§ Written request
Copy out, unchanged, every line from the start of the records to the line that contains "small rounded edge", and stop there.

Scripts that build objects:
——————

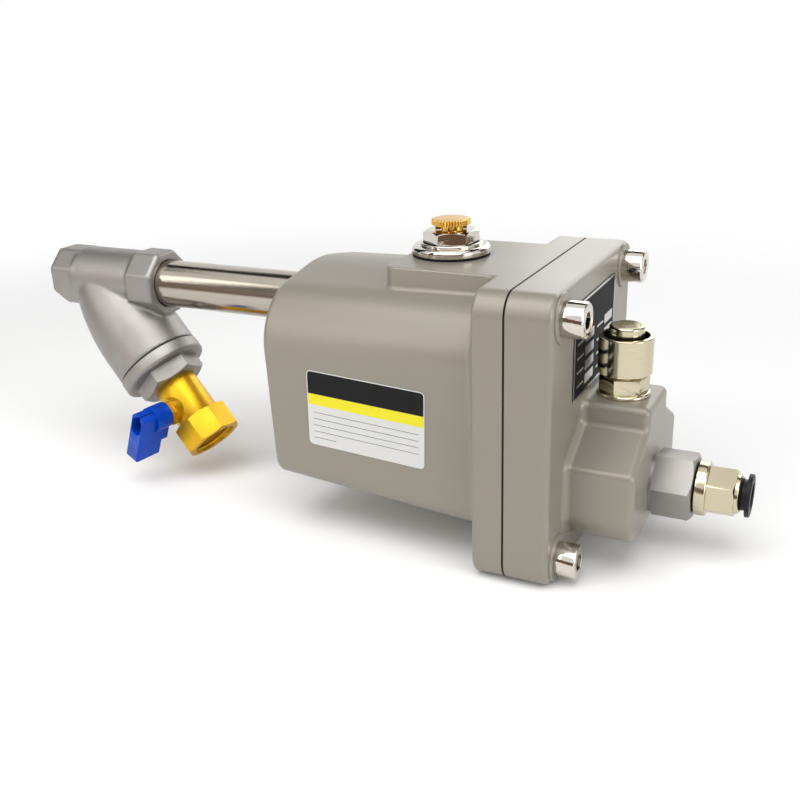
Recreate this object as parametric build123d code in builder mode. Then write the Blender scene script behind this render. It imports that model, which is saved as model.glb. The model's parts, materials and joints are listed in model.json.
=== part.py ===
from build123d import *
import os
from math import cos, radians, sin, tan

# Automatic drain valve: a float chamber with a bolted cover, hung on a pipe
# nipple behind a Y-strainer with a small ball valve on its blow-down leg.
# Millimetres. The origin is the centre of the inlet port's face, +X runs along
# the pipe towards the outlet and +Z is up.

os.makedirs("parts", exist_ok=True)

# ---------------------------------------------------------------- driving sizes
# clearances
RUN_FIT = 0.06  # radial play of a turning or sliding shaft
AIR_GAP = 0.3  # gap between pieces that move apart
EDGE = 1.0  # small rounded edge

# strainer and pipe
PIPE_OD = 21.3
PIPE_BORE = 16.0
PORT_R = 9.5  # threaded socket's wall radius
PORT_DEPTH = 13.0
STRAINER_LENGTH = 61.0
INLET_AF = 26.8
SOCKET_AF = 29.0
OCTAGON_LENGTH = 14.0
BARREL_R = 14.0
LEG_X = 17.2  # where the leg's axis leaves the pipe's axis
LEG_ANGLE = 46.0
LEG_ROLL = 9.0
LEG_R = 20.0
LEG_ROOT = 17.0  # screen's inner end, along the leg
LEG_NECK_AT = 2.0  # leg's narrow root, along the leg
LEG_NECK_R = 12.5
LEG_SWELL_AT = 18.0
LEG_SWELL_R = 17.6
LEG_FULL_AT = 40.0  # where the leg reaches its full radius
LEG_LENGTH = 52.6  # to the cap joint, along the leg
LEG_WALL = 3.0
SCREEN_R = 10.5
SCREEN_WALL = 0.6
SCREEN_HOLE_R = 1.3
SCREEN_ROWS = 7
SCREEN_COLUMNS = 12
CAP_SEAL_T = 0.7
CAP_RING_T = 6.0
CAP_HEX_AF = 28.0
CAP_HEX_T = 7.0
CAP_SPIGOT_T = 6.0
CAP_BORE_R = 8.9
CAP_LIP = 0.4
CAP_RING_EDGE = 1.6
CAP_HEX_TURN = 30.0

# ball valve on the strainer's cap
NIPPLE_R = 6.6
NIPPLE_LENGTH = 9.0
VALVE_R = 10.2
VALVE_BARREL = 19.6
VALVE_CENTRE = 11.5  # ball centre, from the cap's face
VALVE_PORT_R = 4.6
VALVE_CAVITY_R = 8.0
BALL_R = 6.6
SEAT_T = 2.6
TANG_T = 1.6
TANG_WIDTH = 2.4
TANG_LENGTH = 5.0
GROOVE = 0.5
GROOVE_DEPTH = 1.2
END_AF = 25.8
END_FLATS = 8
END_LENGTH = 12.6
END_THREAD_R = 10.3
END_THREAD_DEPTH = 10.0
END_TURN = 12.0
STEM_TURN = 8.4  # stem's direction about the valve's axis
STEM_R = 3.0
STEM_BOSS_R = 6.3
STEM_BOSS_TOP = 12.2
STEM_BOSS_FOOT = 6.2
GLAND_AF = 10.0
GLAND_T = 2.4
HANDLE_TURN = 68.0  # handle's angle from the open position
HANDLE_START = 15.0
HANDLE_WIDTH = 16.5
HANDLE_HUB_R = 6.0
HANDLE_HUB_T = 8.5
HANDLE_T = 8.0
HANDLE_REACH = 19.5
HANDLE_BACK = 4.5
HANDLE_NOTCH = 3.5
HANDLE_NOTCH_START = 11.0
POCKET_WIDTH = 5.8
POCKET_LENGTH = 9.0
HANDLE_SCREW_R = 2.6
HANDLE_SCREW_T = 1.8
HANDLE_SHANK_R = 1.6
HANDLE_SHANK_T = 3.6
DRIVE_LENGTH = 4.0
DRIVE_WIDTH = 0.7

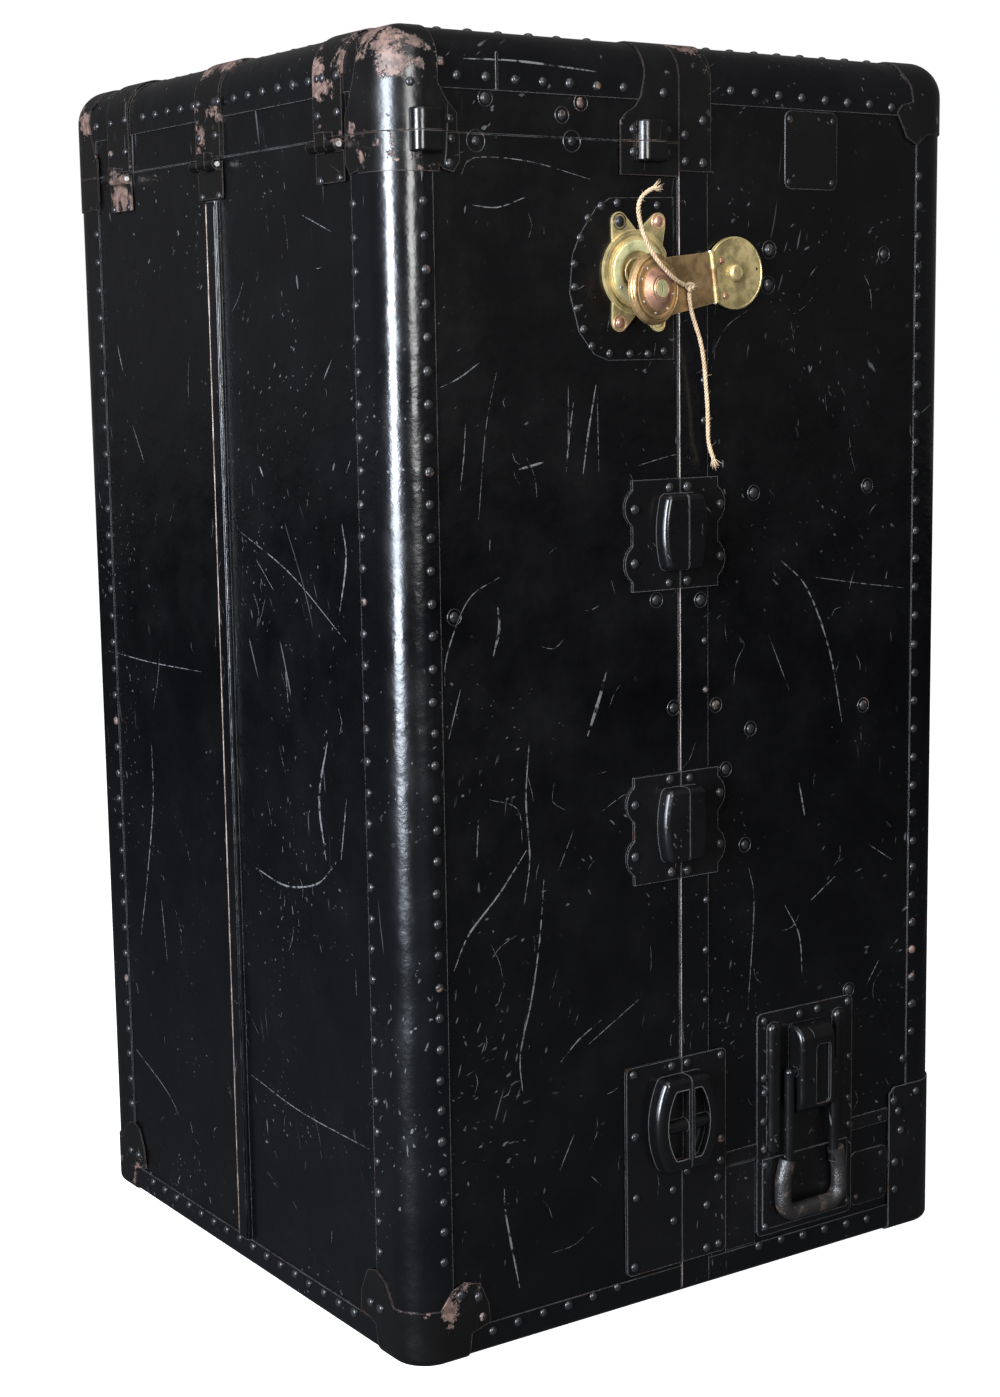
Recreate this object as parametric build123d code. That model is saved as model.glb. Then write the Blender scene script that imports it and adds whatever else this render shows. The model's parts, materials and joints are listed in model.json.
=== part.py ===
from build123d import *
import os
from math import pi, radians, tan

# Wardrobe trunk, standing on end. Millimetres, Z up, front face towards -Y.
# The pieces are drawn from the near bottom corner of the front face: x runs to the
# right along the front, y runs back, z runs up. move_home shifts them all at the end.

# Overall size
width = 592
depth = 580
height = 1076
seam_x = 278.5  # where the hanging half meets the drawer half
lid_h = 82.5
lid_z = height - lid_h  # where the lift-up lid of the hanging half starts
gap = 0.6  # between the two halves, and under the lid

# Skins, from the outside in
cap_t = 1.5  # corner caps lie over the bindings
skin = 1.5  # steel bindings lie over the panels
wall = 9
lining_t = 0.8
edge_r = 30  # rounded upright and top edges, over the bindings
foot_r = 6  # rounded bottom edges, over the bindings

# Bindings
leg_front = 39  # how far the upright bindings reach along the front and back
leg_side = 57  # how far they reach along the ends
leg_right = 43
bottom_leg = 26
bottom_reach = 40  # under the floor and over the top
top_leg = 48
band_w = 31  # closing band beside the seam
tongue_t = 1.5
tongue_out = 8
tongue_in = 14

# Hinges between the halves, at the back
back_pin_y = depth + 7
back_barrel_r = 5
back_pin_r = 2.5
back_hinge_h = 60
back_hinge_z = (150, 520, height - 186)
back_leaf_t = 2.5
back_leaf_w = 30

# Hinges of the lid, at the left end
lid_pin_x = -5.8
lid_pin_z = lid_z - 6
lid_barrel_r = 4.5
lid_pin_r = 2
lid_hinge_w = 44
band_y = depth / 2 - 1  # centre band up the left end
lid_hinge_y = (87, band_y + 2, depth - 111)
lid_leaf_t = 2.5

play = 0.3  # between pieces that move past one another
fit = 0.05  # radial clearance of a turning pin

# Lock and hasp
lock_x = seam_x - 44.5
lock_z = height - 187
lock_r = 34
lock_cut_x = seam_x - 14.5
lock_ring_r = 26.5
lock_recess_r = 17
lock_flange = 2.5
lock_ring = 4.0
patch_t = 0.8
disc_x = seam_x + 58.5
disc_r = 30
disc_t = 3
knuckle_x = disc_x - 27
knuckle_out = 6
knuckle_r = 4
knuckle_h = 42
hasp_pin_r = 1.6
strap_t = 2.5
cup_r = 29
cup_back = lock_ring + 0.4
cup_rim = 9
cup_top = 15
plug_r = 7
hasp_open = 11
hasp_droop = 8

# Dowels, the raised fittings that line the halves up
dowel_proud = 14
dowel_z = (height - 403, height - 653)
dowel_h = 93
dowel_w = 91
dowel_lobe_r = 18
dowel_pin_r = 6
lid_dowel_proud = 11
lid_dowel_x = (33, seam_x - 29.5)
lid_dowel_w = 29

# Handle
handle_x = 423
handle_z = 182
handle_w = 114
handle_low = 31
handle_high = 239
bail_half = 27
bail_r = 4.5
bail_out = 9
grip_z = 51
grip_w = 83
grip_r = 7.5
grip_top = 101

# Inside
shelf_z = 786
shelf_t = 8
drawer_rows = ((20, 226), (232, 412), (418, 598), (604, 780))
drawer_y = 22
drawer_front_x = seam_x + 9.5
drawer_back_x = width - 15
drawer_board = 8
runner_h = 14
rail_z = lid_z - 25.5
rail_y = (depth / 2 - 60, depth / 2 + 60)
rail_r = 5
rail_end = seam_x - 14.5
hang_z = rail_z - 30
hang_r = 7
hanger_half = 205

# String tied through the strap of the hasp
twine = 3.6
knot_x = lock_x + 38
knot_z = lock_z - 3.5
knot_r = 4.8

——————

§ Reply
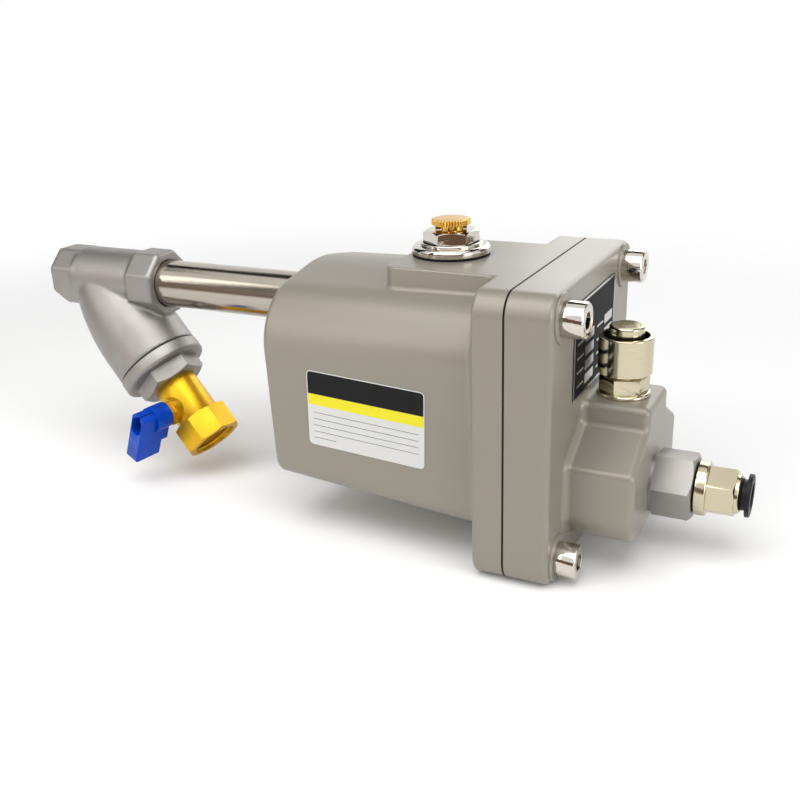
Recreate this object as parametric build123d code in builder mode. Then write the Blender scene script behind this render. It imports that model, which is saved as model.glb. The model's parts, materials and joints are listed in model.json.
=== part.py ===
from build123d import *
import os
from math import cos, radians, sin, tan

# Automatic drain valve: a float chamber with a bolted cover, hung on a pipe
# nipple behind a Y-strainer with a small ball valve on its blow-down leg.
# Millimetres. The origin is the centre of the inlet port's face, +X runs along
# the pipe towards the outlet and +Z is up.

os.makedirs("parts", exist_ok=True)

# ---------------------------------------------------------------- driving sizes
# clearances
RUN_FIT = 0.06  # radial play of a turning or sliding shaft
AIR_GAP = 0.3  # gap between pieces that move apart
EDGE = 1.0  # small rounded edge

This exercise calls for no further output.